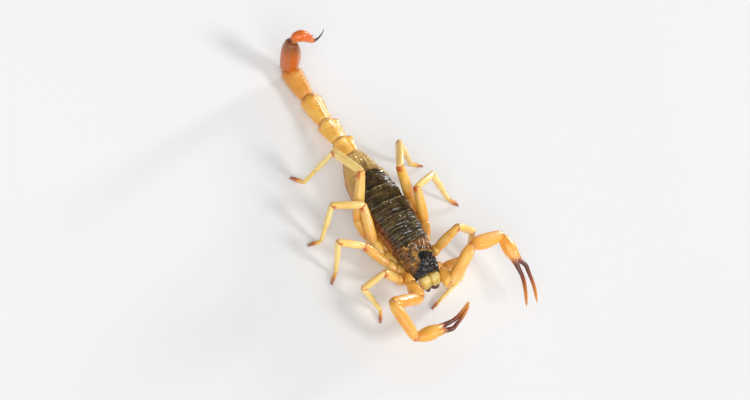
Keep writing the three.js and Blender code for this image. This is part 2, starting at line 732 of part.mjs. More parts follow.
// The bulb with the small tooth under its sting, which faces up as the bulb is folded forward.
function telsonSkin(link, lastRing) {
  const up = localNormal(lastRing.direction, link.turn);
  const spotOf = ({ forward, up: raised }) => new THREE.Vector3(forward, 0, 0).addScaledVector(up, raised);
  const spine = new THREE.CatmullRomCurve3(telsonLine.map(spotOf), false, "centripetal");
  const sideways = new THREE.Vector3().crossVectors(up, new THREE.Vector3(1, 0, 0)).normalize();
  const rings = 26;
  const steps = telsonLine.length - 1;
  const sections = Array.from({ length: rings + 1 }, (unused, i) => ({ at: i / rings }));
  const skin = loft(14, sections, ({ at }, angle, reach) => {
    const spot = spine.getPoint(at);
    const step = Math.min(Math.floor(at * steps), steps - 1);
    const share = at * steps - step;
    const radius = THREE.MathUtils.lerp(telsonLine[step].radius, telsonLine[step + 1].radius, share);
    const out = new THREE.Vector3().crossVectors(spine.getTangent(at), sideways).normalize();
    spot.addScaledVector(out, Math.cos(angle) * radius * reach);
    spot.addScaledVector(sideways, Math.sin(angle) * radius * reach);
    return spot;
  });
  const toothFoot = spotOf({ forward: 3.1, up: 0.75 });
  const tooth = thorn(toothFoot, spotOf({ forward: 0.9, up: 0.45 }), 0.42, 1.15, 8);
  return fuse(skin, [tooth]);
}

function addTail(parent) {
  const tail = new THREE.Group();
  const links = tailLinks();
  const planes = linkPlanes(links, new THREE.Vector3(0, 1, 0));
  // The bulb folds sharply on the last ring, whose end is cut less aslant than halfway between them.
  const ringEnd = links[4].direction.clone().addScaledVector(links[5].direction, 0.45).normalize();
  planes[4].normalOut = localNormal(ringEnd, links[4].turn);
  tailRings.forEach((ring, i) => {
    let skin = limbSkin({
      length: ring.length,
      ...planes[i],
      sides: 24,
      sections: sectionsOf(i === 4 ? lastRingShape : ringShape, ring.width, ring.depth),
      ridges: i === 4 ? keelRidges : ringRidges,
    });
    if (sawTeeth[i] > 0) {
      skin = fuse(skin, sawOf(ring, i));
    }
    settle(skin, links[i]);
    addMesh(tail, `metasoma_${i + 1}`, skin, i < 3 ? colours.tail : colours.tailTip, links[i]);
  });
  const last = links[links.length - 1];
  addMesh(tail, "telson", telsonSkin(last, links[4]), colours.tailTip, last);
  parent.add(tail);
}

// ---- the whole animal ----

const sides = ["left", "right"];
const legs = Object.fromEntries(sides.map((side) => [side, hips.map((hip, pair) => legLinks(side, pair))]));
const palps = Object.fromEntries(sides.map((side) => [side, palpLinks(side)]));

addProsoma(scorpion, legs, palps);
addMesosoma(scorpion, legs);
sides.forEach((side) => {
  addChelicera(scorpion, side);
  addPecten(scorpion, side);
  addPalp(scorpion, side, palps[side]);
  legs[side].forEach((links, pair) => addLeg(scorpion, side, pair, links));
});
addTail(scorpion);

// Centre the animal over the origin, with its feet on the ground.
const extent = new THREE.Box3().setFromObject(scorpion, true);
const middle = extent.getCenter(new THREE.Vector3());
scorpion.position.set(-middle.x, -middle.y, 0);

export default scorpion;
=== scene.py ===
import math
import bpy
import numpy as np
from mathutils import Matrix, Vector


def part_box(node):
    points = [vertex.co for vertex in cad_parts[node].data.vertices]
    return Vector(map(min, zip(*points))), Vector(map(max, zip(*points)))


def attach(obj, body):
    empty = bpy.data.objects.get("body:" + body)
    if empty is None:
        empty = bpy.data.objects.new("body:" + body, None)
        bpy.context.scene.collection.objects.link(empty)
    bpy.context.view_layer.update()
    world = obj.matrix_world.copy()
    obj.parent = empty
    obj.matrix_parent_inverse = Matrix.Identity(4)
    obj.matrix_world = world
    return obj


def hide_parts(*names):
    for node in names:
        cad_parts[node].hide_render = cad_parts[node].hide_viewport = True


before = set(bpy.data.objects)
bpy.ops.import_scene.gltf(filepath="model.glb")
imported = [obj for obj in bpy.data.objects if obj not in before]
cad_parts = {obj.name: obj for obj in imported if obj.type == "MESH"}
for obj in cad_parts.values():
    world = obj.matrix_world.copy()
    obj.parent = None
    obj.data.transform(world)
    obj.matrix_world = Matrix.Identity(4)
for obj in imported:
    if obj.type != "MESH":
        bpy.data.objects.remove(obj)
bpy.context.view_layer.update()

# A yellow scorpion, life size. Shapes are worked out in millimetres in the body's own axes: the head points
# to -Y, its left is +X, the ground is z = 0, and the joint between head and trunk is at y = 0.
mm = 0.001
nodeGap = 0.3  # clear space between two solids
leftBox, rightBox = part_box("chelicera_left"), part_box("chelicera_right")
bodyOrigin = np.array([
    (leftBox[0].x + leftBox[1].x + rightBox[0].x + rightBox[1].x) / 4,
    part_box("mesosoma")[0].y - nodeGap / 2 * mm,
    0.0,
])
sideSign = {"left": 1, "right": -1}
bothSides = ("left", "right")
dice = np.random.default_rng(5)
noiseTable = dice.random((32, 32, 32))
grainTable = dice.random((16, 16, 16, 3))
print("frame: body origin at", [round(float(v), 5) for v in bodyOrigin])


# Small tools for lines, directions and shapes. Angles given by the user are in degrees.

def unit(vector):
    vector = np.asarray(vector, float)
    return vector / np.linalg.norm(vector, axis=-1, keepdims=True)


# Where a piece of limb points: swing is 0 straight out to the side, 90 to the tail and -90 to the head.
def limbDirection(side, swing, lift):
    swing, lift = math.radians(swing), math.radians(lift)
    flat = math.cos(lift)
    return np.array([sideSign[side] * math.cos(swing) * flat, math.sin(swing) * flat, math.sin(lift)])


def tailDirection(turn, lift):
    turn, lift = math.radians(turn), math.radians(lift)
    flat = math.cos(lift)
    return np.array([math.sin(turn) * flat, math.cos(turn) * flat, math.sin(lift)])


# Runs softly from 0 at low to 1 at high; low may be the larger.
def ease(low, high, x):
    t = np.clip((np.asarray(x, float) - low) / (high - low), 0, 1)
    return t * t * (3 - 2 * t)


def bellAt(x, middle, width):
    return np.exp(-(((np.asarray(x, float) - middle) / width) ** 2))


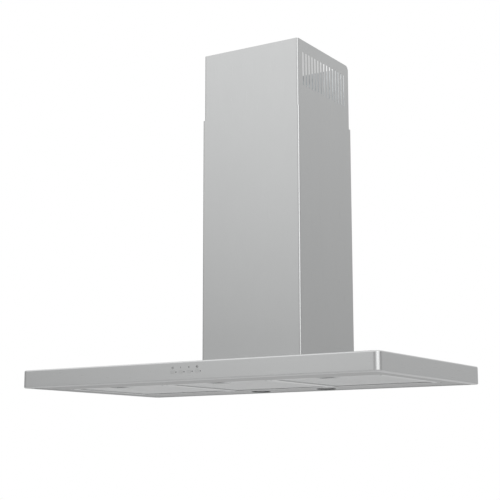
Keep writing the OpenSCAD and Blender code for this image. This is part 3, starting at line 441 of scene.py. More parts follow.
def prism(bm, outline, height, place):
    """Adds a prism over an outline in X and Y."""
    low = [bm.verts.new(place @ Vector((x, y, 0))) for x, y in outline]
    high = [bm.verts.new(place @ Vector((x, y, height))) for x, y in outline]
    bm.faces.new(low)
    bm.faces.new(high)
    join_rings(bm, low, high)


def solids_of(node):
    """The corner points of each of a node's separate solids."""
    bm = bmesh.new()
    bm.from_mesh(frame["nodes"][node].data)
    bmesh.ops.remove_doubles(bm, verts=bm.verts[:], dist=0.001 * MM)
    seen = set()
    found = []
    for first in bm.verts:
        if first in seen:
            continue
        seen.add(first)
        group = [first]
        for v in group:
            for other in (e.other_vert(v) for e in v.link_edges):
                if other not in seen:
                    seen.add(other)
                    group.append(other)
        found.append([v.co.copy() for v in group])
    bm.free()
    return found


def axis_place(points):
    """Place and whole length of a headed pin. The origin is at its head's top, and Z leaves the head."""
    low = Vector([min(p[i] for p in points) for i in range(3)])
    high = Vector([max(p[i] for p in points) for i in range(3)])
    size = high - low
    axis = min(range(3), key=lambda i: abs(size[(i + 1) % 3] - size[(i + 2) % 3]))
    middle = (low + high) / 2
    spread = {end: max((p - middle).length for p in points if abs(p[axis] - end) < 0.01 * MM)
              for end in (low[axis], high[axis])}
    head_end = max(spread, key=spread.get)
    outward = Vector((0, 0, 0))
    outward[axis] = 1 if head_end == high[axis] else -1
    origin = middle.copy()
    origin[axis] = head_end
    return Matrix.Translation(origin) @ outward.to_track_quat("Z", "Y").to_matrix().to_4x4(), size[axis]


class HOOD_OT_finishes(bpy.types.Operator):
    """Gives each solid of the frame its finish"""

    bl_idname = "hood.finishes"
    bl_label = "Finishes"

    def execute(self, context):
        materials.update(make_materials(context.scene.hood_colours))
        slots = {row["node"]: row["material_slot"] for row in frame["record"]["subparts"]}
        for name, solid in frame["nodes"].items():
            material = materials[STAINLESS_BY_NODE.get(name, slots[name])]
            solid.data.materials.clear()
            solid.data.materials.append(material)
        return {"FINISHED"}


class HOOD_OT_filter_mesh(bpy.types.Operator):
    """Lays three sheets of expanded aluminium in each filter's frame"""

    bl_idname = "hood.filter_mesh"
    bl_label = "Filter mesh"

    def execute(self, context):
        for side in SIDES:
            name, node = f"expanded_mesh_{side}", f"filter_mesh_{side}"
            bm = bmesh.new()
            expanded_pack(bm, *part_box(node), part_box(f"latch_{side}"), context.scene.hood_sizes)
            new_piece(name, mesh_from(name, bm), "filter_mesh_aluminium", f"filter_{side}", node)
        return {"FINISHED"}


def lozenge_sheet(bm, low, high, z, across_x, across_y, sizes):
    """Adds one flat sheet of lozenge openings over a rectangle, with each strand twisted."""
    middle = (low + high) / 2
    columns = math.ceil((high.x - low.x) / across_x / 2) + 1
    rows = math.ceil((high.y - low.y) / across_y / 2) + 1
    corners = {}

    def place(i, j):
        """Place of a corner, counted in half pitches."""
        return Vector((middle.x + i * across_x / 2, middle.y + j * across_y / 2, z))

    def corner(i, j):
        """The corner shared by neighbouring lozenges."""
        if (i, j) not in corners:
            corners[i, j] = bm.verts.new(place(i, j))
        return corners[i, j]

    inset = 1 - 2 * sizes.strand_w / (across_x * across_y / math.hypot(across_x, across_y))
    lifts = (0, sizes.strand_lift, 0, -sizes.strand_lift)
    for i in range(1 - 2 * columns, 2 * columns):
        for j in range(-2 * rows, 2 * rows + 1):
            if (i + j) % 2:
                continue
            outer = [corner(i + 1, j), corner(i, j + 1), corner(i - 1, j), corner(i, j - 1)]
            centre = place(i, j)
            inner = [bm.verts.new(centre + (v.co - centre) * inset + Vector((0, 0, lift)))
                     for v, lift in zip(outer, lifts)]
            join_rings(bm, outer, inner)


def cut(bm, point, normal, remove=True):
    """Cuts a sheet at a plane, and takes away what lies past it unless told not to."""
    parts = bm.verts[:] + bm.edges[:] + bm.faces[:]
    bmesh.ops.bisect_plane(bm, geom=parts, plane_co=point, plane_no=normal, clear_outer=remove)


def expanded_pack(bm, low, high, latch_box, sizes):
    """Three trimmed and thickened sheets, cut out round the latch's cup."""
    cup_margin, cup_reach = 8 * MM, 34 * MM
    cup_low, cup_high = latch_box[0].x - cup_margin, latch_box[1].x + cup_margin
    cup_back = low.y + cup_reach
    lift = sizes.strand_lift + sizes.strand_t / 2
    along_x = (sizes.strand_pitch_long, sizes.strand_pitch_short)
    along_y = along_x[::-1]
    for z, pitches in ((low.z + lift, along_x), ((low.z + high.z) / 2, along_y), (high.z - lift, along_x)):
        sheet = bmesh.new()
        lozenge_sheet(sheet, low, high, z, *pitches, sizes)
        for point, outwards in ((low, -1), (high, 1)):
            cut(sheet, point, (outwards, 0, 0))
            cut(sheet, point, (0, outwards, 0))
        for x in (cup_low, cup_high):
            cut(sheet, (x, 0, 0), (1, 0, 0), remove=False)
        cut(sheet, (0, cup_back, 0), (0, 1, 0), remove=False)
        middles = {f: f.calc_center_median() for f in sheet.faces}
        in_cup = [f for f, at in middles.items() if cup_low < at.x < cup_high and at.y < cup_back]
        bmesh.ops.delete(sheet, geom=in_cup, context="FACES")
        thicken(sheet, sizes.strand_t)
        part = bpy.data.meshes.new("sheet")
        sheet.to_mesh(part)
        sheet.free()
        bm.from_mesh(part)
        bpy.data.meshes.remove(part)


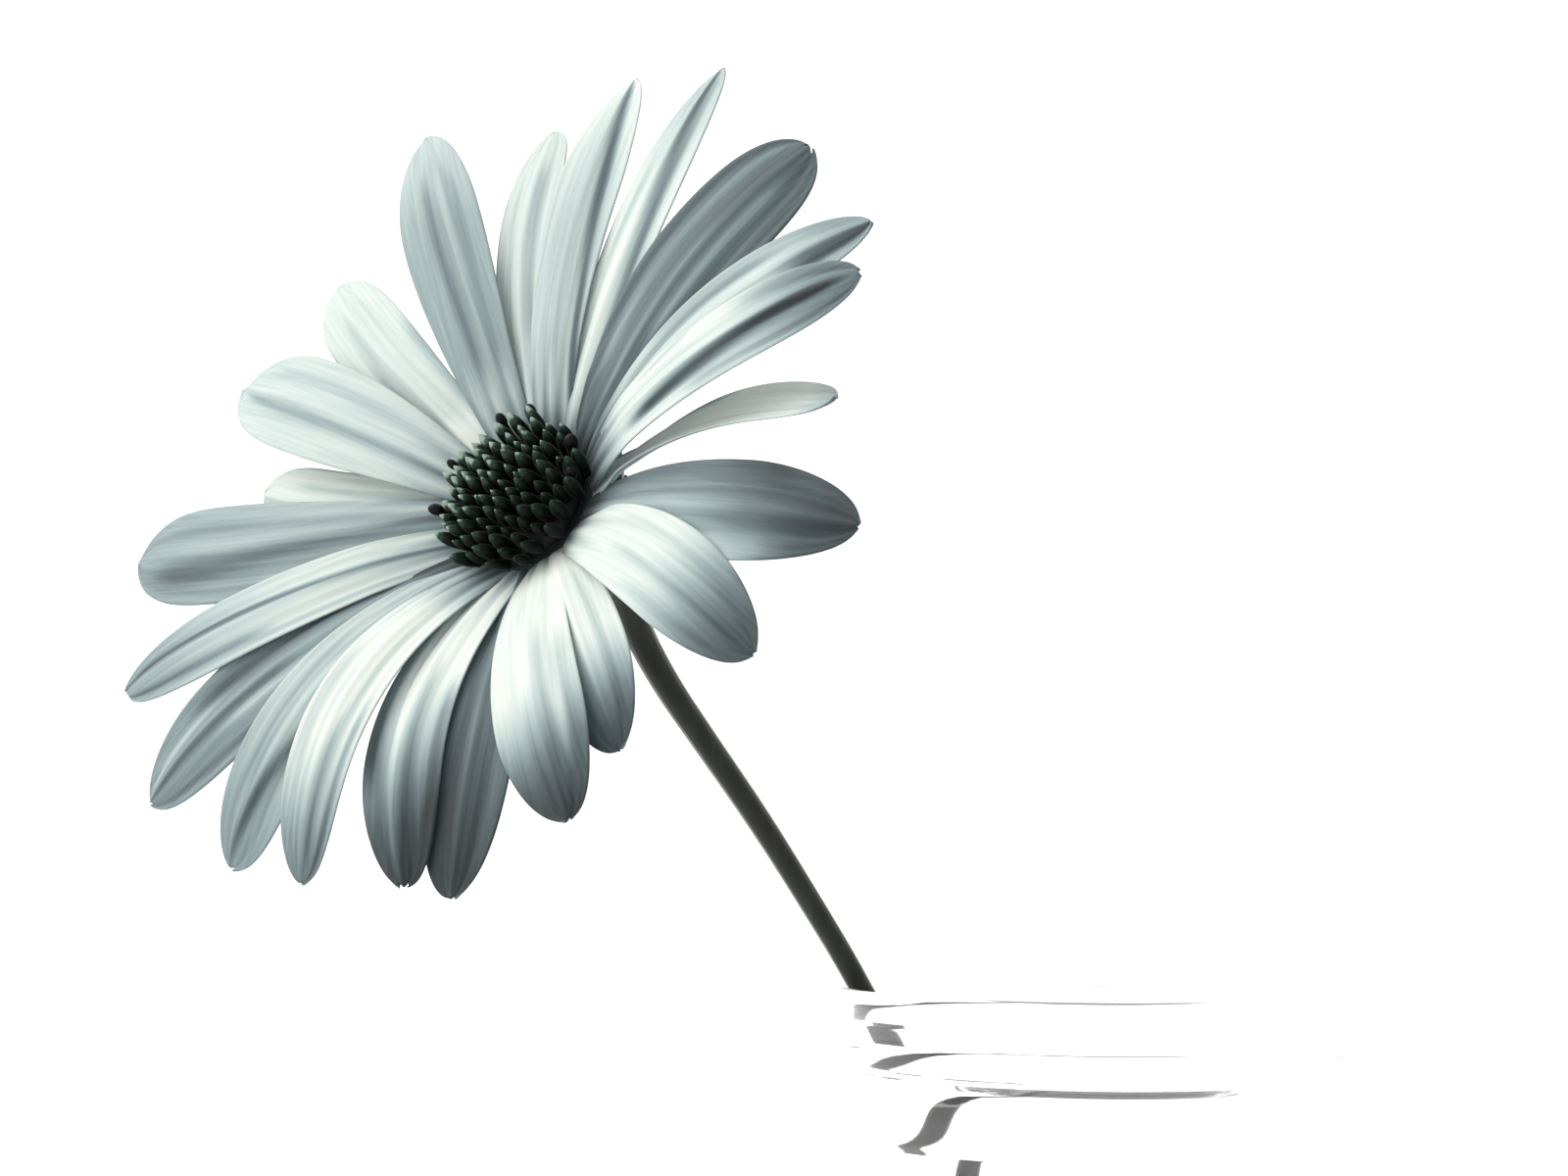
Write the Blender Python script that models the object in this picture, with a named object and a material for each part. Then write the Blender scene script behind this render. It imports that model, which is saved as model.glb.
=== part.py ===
"""One cut daisy that leans over the lip of a small clear glass vase of water.

The frame: metres, +Z up, the origin at the centre of the vase's flat foot.
Sizes below are in millimetres and degrees, and MM turns them to metres.
"""

import math

import bmesh
import bpy
from mathutils import Matrix, Vector

MM = 0.001
GAP = 0.3                      # left between pieces that touch

# Vase
RIM_TOP = 88.0
LIP_CENTRE_R = 19.5
LIP_HALF_WIDTH = 1.3
LIP_HALF_HEIGHT = 1.05
LIP_UNDER_DROP = 2.2           # where the neck meets the lip's underside, below the rim
NECK_OUTER_R = 20.1
NECK_INNER_R = 17.9
NECK_RING_DROP = 4.9           # fine ring round the neck, below the rim
NECK_RING_OUT = 0.4            # how far the fine ring stands out
NECK_RING_HALF_HEIGHT = 1.0
NECK_END_DROP = 6.3
BEAD_OUTER_R = 22.2            # collar bead under the neck
BEAD_DROP = 8.4                # its widest place, below the rim
BEAD_HALF_HEIGHT = 2.0
BEAD_UNDERCUT = 0.2            # how far the bead's centre lies inside the crease
BEAD_HOLLOW = 0.7              # how far the inner wall follows the bead out, as a share
CREASE_OUTER_R = 21.0
CREASE_DROP = 10.6
CREASE_INNER_DROP = 0.5        # the inner wall's bend, below the crease
BODY_OUTER_R = 23.2
WALL = 2.4
FLOOR = 4.0
FLOOR_INNER_R = 18.5
FLOOR_CORNER_R = 4.0
FOOT_FLAT_R = 17.5
FOOT_EDGE_R = 3.0
BODY_HEIGHTS = (9.0, 18.0, 30.0, 43.0, 54.0, 63.0, 71.0)
INNER_HEIGHTS = (16.0, 27.0, 38.0, 50.0, 60.0, 69.0)
VASE_SIDES = 36

# Water
WATER_LEVEL = 54.0

# Flower head: where the petals' plane crosses its axis, and which way the axis faces
HEAD = (-40.25, -12.0, 121.5)
FACES_LEFT = 33.5              # turned from the front, -Y, towards -X
FACES_UP = 20.6

# Stem, from the vase's floor over the lip to the back of the head
STEM_ROUTE = (
    (15.6, 0.0, 4.6),
    (12.8, 0.0, 15.0),
    (8.2, 0.0, 30.0),
    (0.9, 0.0, 50.0),
    (-8.0, 0.0, 70.0),
    (-17.5, 0.0, 88.0),
    (-21.5, -0.4, 94.7),
    (-25.2, -0.9, 100.5),
    (-29.2, -1.4, 106.3),
    (-31.7, -1.8, 110.0),
    (-33.7, -2.3, 113.6),
    (-35.0, -3.6, 116.8),
    (-36.4, -6.2, 118.8),
    (-37.65, -8.1, 119.7),
)
STEM_R_LOW = 0.72
STEM_R_HIGH = 1.35             # just under the head
HOLE_R = 1.1                   # the hole in the water that the stem stands in
STEM_BEVEL = 3                 # ten sides

# Ring that the petals grow from, in the head's own frame: Z is its axis
RING_INNER_R = 3.2
RING_OUTER_R = 5.7
RING_THICK = 1.0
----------
The request: Exactly reproduce the lines that run from the line bearing "on the ground." through the line bearing "obj.matrix_world = Matrix.Identity(4)", with both end lines included.

Complete output:
// Centre the animal over the origin, with its feet on the ground.
const extent = new THREE.Box3().setFromObject(scorpion, true);
const middle = extent.getCenter(new THREE.Vector3());
scorpion.position.set(-middle.x, -middle.y, 0);

export default scorpion;
=== scene.py ===
import math
import bpy
import numpy as np
from mathutils import Matrix, Vector


def part_box(node):
    points = [vertex.co for vertex in cad_parts[node].data.vertices]
    return Vector(map(min, zip(*points))), Vector(map(max, zip(*points)))


def attach(obj, body):
    empty = bpy.data.objects.get("body:" + body)
    if empty is None:
        empty = bpy.data.objects.new("body:" + body, None)
        bpy.context.scene.collection.objects.link(empty)
    bpy.context.view_layer.update()
    world = obj.matrix_world.copy()
    obj.parent = empty
    obj.matrix_parent_inverse = Matrix.Identity(4)
    obj.matrix_world = world
    return obj


def hide_parts(*names):
    for node in names:
        cad_parts[node].hide_render = cad_parts[node].hide_viewport = True


before = set(bpy.data.objects)
bpy.ops.import_scene.gltf(filepath="model.glb")
imported = [obj for obj in bpy.data.objects if obj not in before]
cad_parts = {obj.name: obj for obj in imported if obj.type == "MESH"}
for obj in cad_parts.values():
    world = obj.matrix_world.copy()
    obj.parent = None
    obj.data.transform(world)
    obj.matrix_world = Matrix.Identity(4)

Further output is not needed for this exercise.